**Instruction**
Set down, exactly as they appear, the lines from the line holding "whole = solids[0]" through the line holding "obj.matrix_parent_inverse = Matrix.Identity(4)", inclusive; output nothing outside that range.

**** Source data

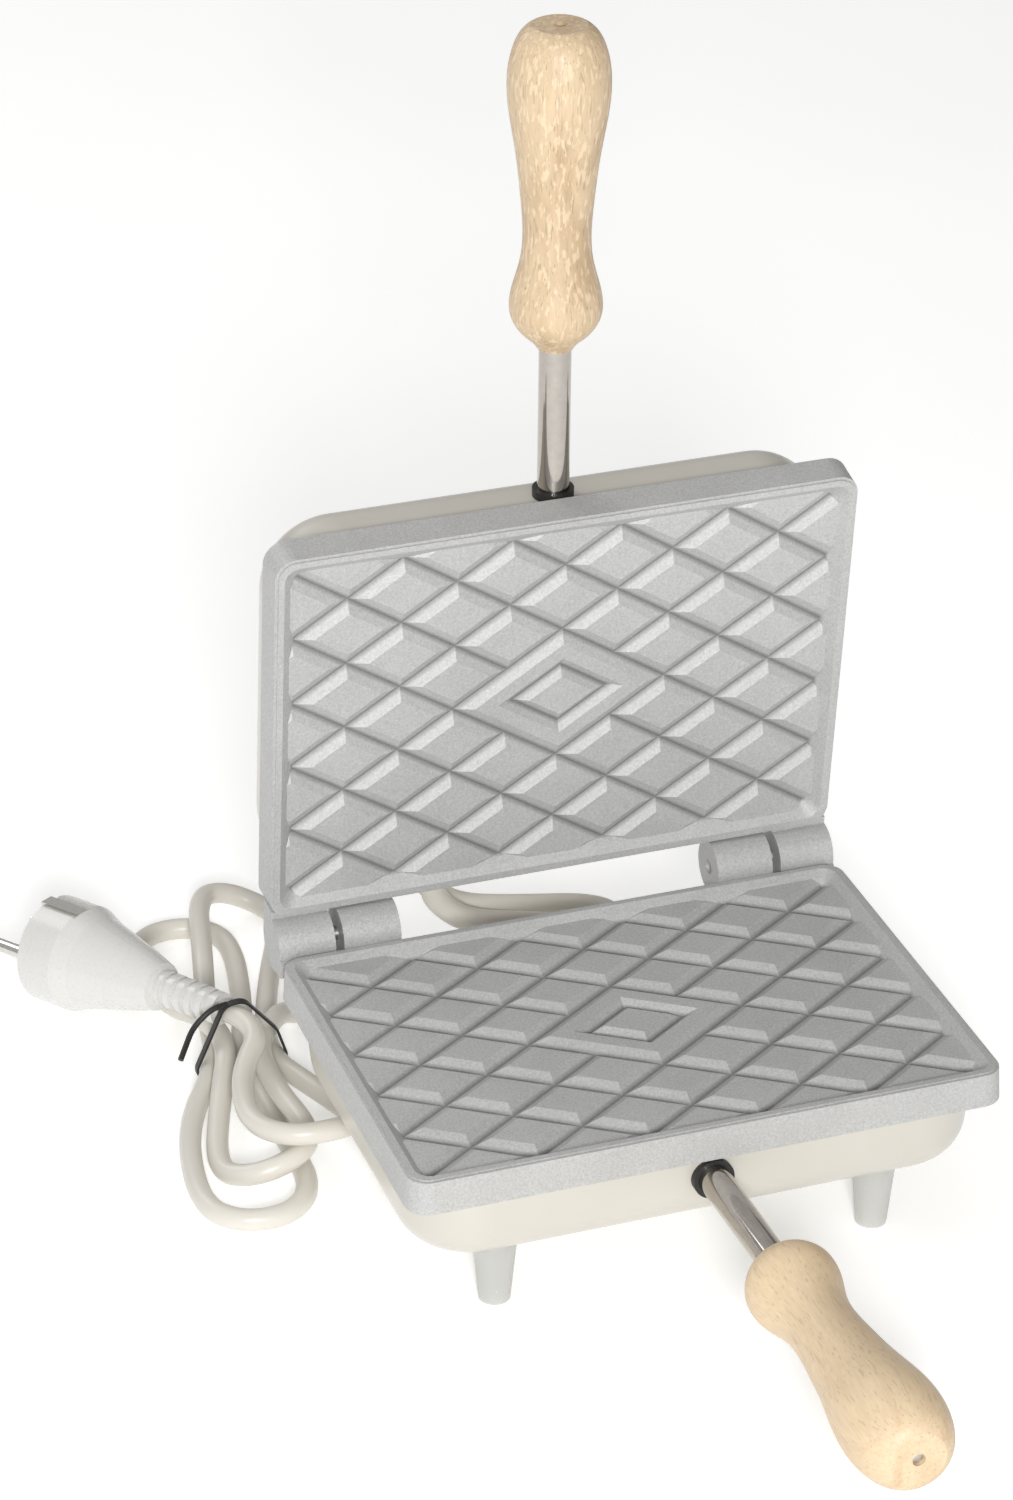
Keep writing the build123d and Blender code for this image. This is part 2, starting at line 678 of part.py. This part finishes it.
def build():
    parts = {}
    lower = plate(both_sides(inner_x), lower_tilt)
    parts["lower_plate"] = lower
    parts["upper_plate"] = lid(plate(both_sides(outer_x), upper_tilt)) + stop_heel()
    jumper_in = [(x, jumper_in_z - stand_h, gland_hole_r) for x in jumper_in_x]
    cord_in = [(gland_x, jumper_in_z - stand_h, gland_hole_r)]
    jumper_out = [(jumper_out_x, -z, gland_hole_r) for z in jumper_out_z]
    parts["lower_shell"] = shell(lower_tilt, jumper_in + cord_in)
    parts["upper_shell"] = lid(shell(upper_tilt, jumper_out))
    for name, tilt in (("lower", lower_tilt), ("upper", upper_tilt)):
        made = handle_parts(tilt)
        for key, shape in zip(("handle_tube", "grip", "handle_bush", "handle_rod"), made):
            parts[name + "_" + key] = lid(shape) if name == "upper" else shape
    pin = rod((pin_x[0], hinge_y, 0), (1, 0, 0), pin_r, pin_x[1] - pin_x[0])
    parts["hinge_pins"] = Compound([pin, mirror(pin, Plane.YZ)])
    for name, x, y in (("foot_front_left", -foot_x, -foot_y), ("foot_front_right", foot_x, -foot_y),
                       ("foot_rear_left", -foot_x, foot_y), ("foot_rear_right", foot_x, foot_y)):
        parts[name] = foot(x, y)
    parts["foot_screws"] = foot_screws()
    parts["upper_shell_screws"] = lid(shell_screws())
    parts["lower_heater"] = heater()
    parts["upper_heater"] = lid(parts["lower_heater"])
    parts["lower_heater_clamp"] = clamp()
    parts["upper_heater_clamp"] = lid(clamp())
    parts["lower_clamp_screw"] = clamp_screw()
    parts["upper_clamp_screw"] = lid(clamp_screw())
    parts["thermal_cutout"] = cutout()
    parts["terminal_block"] = terminal_block()
    parts["terminal_screws"] = block_screws()
    parts["lower_inner_leads"] = lower_leads()
    parts["upper_inner_leads"] = lid(upper_leads())
    z = jumper_in_z - stand_h
    bore = jumper_d / 2 + fit
    parts["lower_jumper_glands"] = Compound([gland(x, z, gland_r, bore) for x in jumper_in_x])
    parts["upper_jumper_glands"] = lid(
        Compound([gland(jumper_out_x, -d, gland_r - 1.6, bore) for d in jumper_out_z]))
    parts["cord_gland"] = gland(gland_x, z, gland_r, cord_d / 2 + fit)
    strands = [tube_along("jumper", route, jumper_d) for route in jumper_routes()]
    parts["jumper_leads"] = Compound([solid for solid, path in strands])
    cord, path = tube_along("mains cord", mains_route(), cord_d)
    parts["mains_cord"] = on_table(cord)
    least_gap("mains cord", path, cord_d)
    hank, path = tube_along("hank", hank_route(), cord_d)
    parts["cord_hank"] = on_table(hank)
    least_gap("hank", path, cord_d)
    parts["cord_tie"] = tie(path)
    parts["plug_body"] = plug_body()
    parts["plug_pins"] = plug_pins()
    parts["plug_earth_clips"] = plug_clips()
    return parts


loose = ("mains_cord", "cord_hank", "cord_tie", "plug_body", "plug_pins", "plug_earth_clips")
parts = build()
boxes = [shape.bounding_box() for name, shape in parts.items() if name not in loose]
y0 = min(b.min.Y for b in boxes)
y1 = max(b.max.Y for b in boxes)
shift = Pos(0, -(y0 + y1) / 2, stand_h)
print("moved back by", round(-(y0 + y1) / 2, 3), "sizes", round(max(b.max.X for b in boxes) * 2, 2),
      round(y1 - y0, 2), round(max(b.max.Z for b in boxes) + stand_h, 2))
for name, shape in parts.items():
    solids = shape.solids()
    whole = solids[0] if len(solids) == 1 else Compound(solids)
    export_step(shift * whole, "parts/" + name + ".step")
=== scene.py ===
"""The electric pizzelle maker in its materials, with its lid open, on a pale floor in soft light."""

import json
import math

import bpy
from mathutils import Matrix, Vector


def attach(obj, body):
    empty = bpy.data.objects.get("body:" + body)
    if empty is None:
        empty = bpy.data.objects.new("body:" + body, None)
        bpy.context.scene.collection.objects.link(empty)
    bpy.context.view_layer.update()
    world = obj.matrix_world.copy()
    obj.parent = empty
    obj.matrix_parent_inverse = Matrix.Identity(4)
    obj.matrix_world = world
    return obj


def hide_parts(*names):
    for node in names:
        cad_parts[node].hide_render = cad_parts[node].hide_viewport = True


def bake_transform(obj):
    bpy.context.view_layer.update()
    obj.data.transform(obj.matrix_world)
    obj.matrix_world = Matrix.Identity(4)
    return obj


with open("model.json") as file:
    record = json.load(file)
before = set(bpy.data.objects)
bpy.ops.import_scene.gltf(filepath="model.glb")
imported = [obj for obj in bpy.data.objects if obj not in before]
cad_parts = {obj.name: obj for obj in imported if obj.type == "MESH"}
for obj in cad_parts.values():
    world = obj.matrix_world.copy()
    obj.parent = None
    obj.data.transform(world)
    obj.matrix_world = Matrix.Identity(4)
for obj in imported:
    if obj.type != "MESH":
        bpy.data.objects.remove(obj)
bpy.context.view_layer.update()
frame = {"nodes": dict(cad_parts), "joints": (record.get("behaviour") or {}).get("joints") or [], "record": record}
nodes = frame["nodes"]
hinge = frame["joints"][0]
scene = bpy.context.scene

# The maker's sizes, in millimetres and degrees
MM = 0.001
PLATE_W = 200.0
PLATE_D = 140.0
PLATE_T = 12.0
HINGE_Y = PLATE_D / 2 + 10.2
INNER_Y = PLATE_D / 2 - 12.0
CORD_D = 7.5
JUMPER_D = 8.6
PARTING = hinge["pos_m"][2] / MM
OPEN = hinge["range_deg"][1]
LOWER_TILT = 1.9
UPPER_TILT = -5.4
LEAD_Z = PARTING - PLATE_T - 14.0

# The shift along Y from the maker's drawing, which has its origin under the plate's middle, to the frame
BACK = hinge["pos_m"][1] / MM - HINGE_Y

# The camera's place in the drawing, its turn, rise and roll in degrees, and its lens
CAMERA_AT = (-480.543, -1219.552, 892.656)
CAMERA_TURN = -19.635
CAMERA_RISE = 29.1255
CAMERA_ROLL = 0.3629
CAMERA_LENS = 114.01
SENSOR_W = 36.0

# Painted groove shade: from and to which depth it grows, its most, and how far from the plate's edge it ends
SHADE_FROM = 2.3
SHADE_TO = 4.9
SHADE_MOST = 0.82
SHADE_EDGE = 3.2

# The plates' edges: their rounding, the least angle that is rounded, and what counts as flat or as one point
EDGE_ROUND = 0.35
EDGE_ANGLE = 22.0
FLAT_ANGLE = 0.02
WELD_GAP = 0.001

# The mains cord: its gland, the rise of a strand over another, where its straight run meets the hank and the
# run's bearing, and the plug's face, bearing and dip, with its tail's place along its axis
GLAND_X = -45.0
LEVEL = 8.0
JOIN_AT = (-71.0, 132.6)
JOIN_TURN = 214.3
PLUG_FACE = (-152.0, 175.0, 19.3)
PLUG_TURN = 122.0
PLUG_DIP = 4.0
PLUG_END = -80.0

# The jumper leads: where they leave the lid's shell, and for each one its height there, its place across the
# lower shell and how far it stands behind the hinge
JUMPER_X = -37.0
JUMPERS = ((20.0, 20.0, 19.3), (31.0, 32.0, 30.8))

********

**Response to the task**
    whole = solids[0] if len(solids) == 1 else Compound(solids)
    export_step(shift * whole, "parts/" + name + ".step")
=== scene.py ===
"""The electric pizzelle maker in its materials, with its lid open, on a pale floor in soft light."""

import json
import math

import bpy
from mathutils import Matrix, Vector


def attach(obj, body):
    empty = bpy.data.objects.get("body:" + body)
    if empty is None:
        empty = bpy.data.objects.new("body:" + body, None)
        bpy.context.scene.collection.objects.link(empty)
    bpy.context.view_layer.update()
    world = obj.matrix_world.copy()
    obj.parent = empty
    obj.matrix_parent_inverse = Matrix.Identity(4)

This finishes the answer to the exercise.